The trauma turned into art, and the dream took form – that should be it, right? Wrong. Or, as Koreans would say, 넘어 – after the mountain, there is another mountain. My next mountain? Getting the collection into the hands of readers. Brittle Paper has published many essays by authors lamenting the African writer’s plight – their need to gain global recognition to sustain lives as writers, and to be elevated as writers in their home base. There is much that is troubling about this phenomenon: a lack of cultural and actual capital, the concurrent inclination to tailor one’s work for ‘global’ audiences, the potential of being rendered inaccessible for one’s home base.  
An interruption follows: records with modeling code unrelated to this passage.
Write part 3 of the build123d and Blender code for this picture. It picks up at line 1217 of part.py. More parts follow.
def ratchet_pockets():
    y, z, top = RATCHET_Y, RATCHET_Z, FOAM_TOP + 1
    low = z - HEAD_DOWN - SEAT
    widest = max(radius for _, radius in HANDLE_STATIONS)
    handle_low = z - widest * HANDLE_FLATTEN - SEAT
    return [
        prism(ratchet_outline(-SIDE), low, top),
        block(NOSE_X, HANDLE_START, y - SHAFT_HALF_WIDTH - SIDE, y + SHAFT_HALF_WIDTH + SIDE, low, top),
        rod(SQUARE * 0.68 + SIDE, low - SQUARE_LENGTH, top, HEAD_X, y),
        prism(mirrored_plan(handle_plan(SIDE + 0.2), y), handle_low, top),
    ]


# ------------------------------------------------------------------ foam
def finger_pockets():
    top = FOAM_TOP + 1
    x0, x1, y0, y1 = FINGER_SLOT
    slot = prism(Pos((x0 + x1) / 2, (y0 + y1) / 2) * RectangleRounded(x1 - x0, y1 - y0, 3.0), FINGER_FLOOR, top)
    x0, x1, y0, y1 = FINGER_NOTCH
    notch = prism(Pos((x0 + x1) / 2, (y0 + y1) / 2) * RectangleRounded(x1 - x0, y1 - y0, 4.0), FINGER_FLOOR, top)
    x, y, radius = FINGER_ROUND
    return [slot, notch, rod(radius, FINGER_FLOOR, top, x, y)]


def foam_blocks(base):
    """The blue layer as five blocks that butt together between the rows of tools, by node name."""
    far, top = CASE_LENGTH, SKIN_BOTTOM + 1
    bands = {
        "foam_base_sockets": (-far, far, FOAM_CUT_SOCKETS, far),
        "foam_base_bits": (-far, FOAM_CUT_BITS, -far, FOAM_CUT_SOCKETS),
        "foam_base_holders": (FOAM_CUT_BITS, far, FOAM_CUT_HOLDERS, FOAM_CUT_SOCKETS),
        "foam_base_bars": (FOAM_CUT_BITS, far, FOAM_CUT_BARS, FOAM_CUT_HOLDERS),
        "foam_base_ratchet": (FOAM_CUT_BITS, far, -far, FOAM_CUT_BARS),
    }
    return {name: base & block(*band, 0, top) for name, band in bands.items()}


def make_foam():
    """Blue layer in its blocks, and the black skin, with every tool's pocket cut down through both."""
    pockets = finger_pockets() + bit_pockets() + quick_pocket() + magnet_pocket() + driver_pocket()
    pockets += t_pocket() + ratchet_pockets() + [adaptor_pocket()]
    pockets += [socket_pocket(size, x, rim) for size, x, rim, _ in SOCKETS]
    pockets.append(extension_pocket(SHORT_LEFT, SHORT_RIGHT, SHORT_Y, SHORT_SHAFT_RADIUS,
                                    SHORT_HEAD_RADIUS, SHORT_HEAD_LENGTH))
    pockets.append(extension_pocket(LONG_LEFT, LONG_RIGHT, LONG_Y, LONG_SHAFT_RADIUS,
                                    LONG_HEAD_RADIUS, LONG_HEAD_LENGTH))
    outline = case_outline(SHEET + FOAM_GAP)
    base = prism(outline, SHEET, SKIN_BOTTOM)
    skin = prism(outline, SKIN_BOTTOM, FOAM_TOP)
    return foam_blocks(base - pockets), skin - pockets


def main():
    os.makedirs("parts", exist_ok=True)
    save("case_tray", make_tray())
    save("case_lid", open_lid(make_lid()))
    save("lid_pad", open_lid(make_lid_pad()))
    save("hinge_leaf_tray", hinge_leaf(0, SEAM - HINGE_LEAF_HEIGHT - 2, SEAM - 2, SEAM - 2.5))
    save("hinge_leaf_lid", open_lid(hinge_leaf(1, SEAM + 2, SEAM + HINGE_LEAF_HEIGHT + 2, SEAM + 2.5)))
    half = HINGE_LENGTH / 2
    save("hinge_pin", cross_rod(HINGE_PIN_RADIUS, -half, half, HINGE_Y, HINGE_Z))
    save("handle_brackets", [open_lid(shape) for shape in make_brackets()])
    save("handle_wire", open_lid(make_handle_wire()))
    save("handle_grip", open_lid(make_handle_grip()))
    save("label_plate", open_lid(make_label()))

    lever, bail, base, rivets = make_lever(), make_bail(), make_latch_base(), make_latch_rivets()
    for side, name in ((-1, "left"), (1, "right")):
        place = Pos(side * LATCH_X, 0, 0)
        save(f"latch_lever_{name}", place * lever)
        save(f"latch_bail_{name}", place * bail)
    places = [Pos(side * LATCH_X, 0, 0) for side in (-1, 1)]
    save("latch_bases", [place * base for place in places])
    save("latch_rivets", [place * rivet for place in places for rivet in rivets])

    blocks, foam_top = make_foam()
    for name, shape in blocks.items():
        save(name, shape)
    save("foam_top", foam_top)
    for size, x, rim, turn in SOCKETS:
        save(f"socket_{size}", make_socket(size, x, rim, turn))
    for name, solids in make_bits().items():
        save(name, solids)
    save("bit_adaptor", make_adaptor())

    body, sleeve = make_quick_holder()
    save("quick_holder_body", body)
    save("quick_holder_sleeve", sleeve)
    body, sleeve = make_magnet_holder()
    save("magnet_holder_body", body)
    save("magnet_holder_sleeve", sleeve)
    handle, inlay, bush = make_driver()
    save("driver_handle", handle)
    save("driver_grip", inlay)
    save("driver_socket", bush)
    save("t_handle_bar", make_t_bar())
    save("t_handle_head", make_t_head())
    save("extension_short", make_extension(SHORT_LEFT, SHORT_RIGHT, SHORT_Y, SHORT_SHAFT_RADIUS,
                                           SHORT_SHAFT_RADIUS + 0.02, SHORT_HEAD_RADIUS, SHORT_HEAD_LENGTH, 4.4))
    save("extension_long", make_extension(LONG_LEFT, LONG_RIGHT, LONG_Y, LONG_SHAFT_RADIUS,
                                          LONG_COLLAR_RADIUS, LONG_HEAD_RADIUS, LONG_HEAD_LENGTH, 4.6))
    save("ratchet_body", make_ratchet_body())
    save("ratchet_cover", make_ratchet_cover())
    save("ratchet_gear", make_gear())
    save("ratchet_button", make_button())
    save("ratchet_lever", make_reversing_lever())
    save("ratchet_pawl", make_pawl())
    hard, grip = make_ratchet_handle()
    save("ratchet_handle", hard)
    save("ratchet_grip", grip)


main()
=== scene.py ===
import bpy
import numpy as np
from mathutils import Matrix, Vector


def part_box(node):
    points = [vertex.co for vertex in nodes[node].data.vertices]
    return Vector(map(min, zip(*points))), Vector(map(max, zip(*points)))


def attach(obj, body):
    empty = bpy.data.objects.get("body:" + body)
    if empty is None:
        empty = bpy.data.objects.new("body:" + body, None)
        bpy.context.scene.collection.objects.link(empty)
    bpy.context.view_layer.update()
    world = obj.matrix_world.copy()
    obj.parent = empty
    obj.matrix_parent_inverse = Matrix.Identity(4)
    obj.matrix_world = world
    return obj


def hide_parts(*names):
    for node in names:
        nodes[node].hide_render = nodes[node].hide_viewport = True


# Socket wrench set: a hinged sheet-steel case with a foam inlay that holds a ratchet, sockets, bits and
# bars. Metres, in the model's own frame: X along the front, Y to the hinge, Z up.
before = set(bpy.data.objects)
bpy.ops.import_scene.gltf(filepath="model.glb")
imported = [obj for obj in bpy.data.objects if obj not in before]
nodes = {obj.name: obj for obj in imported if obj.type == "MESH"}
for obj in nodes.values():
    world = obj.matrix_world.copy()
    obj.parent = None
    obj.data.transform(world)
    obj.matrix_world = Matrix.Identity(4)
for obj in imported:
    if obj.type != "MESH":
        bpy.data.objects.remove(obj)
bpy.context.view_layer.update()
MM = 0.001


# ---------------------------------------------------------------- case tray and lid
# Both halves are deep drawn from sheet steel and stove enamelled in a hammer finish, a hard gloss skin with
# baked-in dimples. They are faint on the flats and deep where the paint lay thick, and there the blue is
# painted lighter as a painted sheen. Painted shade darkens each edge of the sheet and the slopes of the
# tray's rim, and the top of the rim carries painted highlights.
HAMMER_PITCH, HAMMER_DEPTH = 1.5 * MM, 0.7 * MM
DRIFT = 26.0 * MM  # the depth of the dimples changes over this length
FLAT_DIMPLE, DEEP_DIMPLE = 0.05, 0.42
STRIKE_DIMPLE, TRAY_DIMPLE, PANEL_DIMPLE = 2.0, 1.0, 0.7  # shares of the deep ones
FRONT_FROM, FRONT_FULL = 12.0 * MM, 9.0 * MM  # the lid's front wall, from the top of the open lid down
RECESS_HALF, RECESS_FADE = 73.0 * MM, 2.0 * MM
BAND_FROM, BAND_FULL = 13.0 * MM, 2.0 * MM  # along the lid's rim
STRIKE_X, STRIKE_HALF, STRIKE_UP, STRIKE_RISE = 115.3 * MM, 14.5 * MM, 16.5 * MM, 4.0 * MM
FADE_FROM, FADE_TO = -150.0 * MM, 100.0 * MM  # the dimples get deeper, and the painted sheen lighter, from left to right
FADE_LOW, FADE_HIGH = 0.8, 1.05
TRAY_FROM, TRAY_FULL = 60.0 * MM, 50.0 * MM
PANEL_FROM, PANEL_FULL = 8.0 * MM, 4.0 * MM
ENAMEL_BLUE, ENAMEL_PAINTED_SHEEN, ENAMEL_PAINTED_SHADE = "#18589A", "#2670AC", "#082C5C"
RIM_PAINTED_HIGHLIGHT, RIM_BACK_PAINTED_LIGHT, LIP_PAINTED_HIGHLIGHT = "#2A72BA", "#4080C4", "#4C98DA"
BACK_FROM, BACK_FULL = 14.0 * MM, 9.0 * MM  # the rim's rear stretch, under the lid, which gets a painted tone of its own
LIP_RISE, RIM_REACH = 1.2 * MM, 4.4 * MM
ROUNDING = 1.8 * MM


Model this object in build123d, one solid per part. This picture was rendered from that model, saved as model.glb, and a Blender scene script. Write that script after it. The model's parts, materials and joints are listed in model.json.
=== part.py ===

Knowing this, am I immune to the desire for global recognition and success? Of course not. Though, had you told me years ago that I would be self-studying social media marketing, graphic design, and at-home photography with hopes of breaching the global social media consciousness, I would have laughed. There is something comical about it – an introvert, bad at technology and obsessed with the written word, trying to figure out fast, unforgiving algorithms, and crack the culture of the aesthetic. It is an especially twisted irony, almost cruel, as my collection opens with a dedication poem sparked by a racist tweet. Even now, reading the opening lines, I flinch:  

Today you happen upon a tweet by a white girl your age:  

“three things black girls don’t have. long hair. a boyfriend.  

fathers.” 

 There was a time that I could tick off each item on this list and I hated myself for it. I was young, I was lost, I bore the brunt of ‘daddy issues’ that were not of my own doing. I feel for that girl. I hold on to her as I struggle to navigate complex digital spaces that seem determined break my brain. She keeps me going. For her I will do the work that demands poetry, that conjures the dead. I will dare to speak across whatever medium it takes.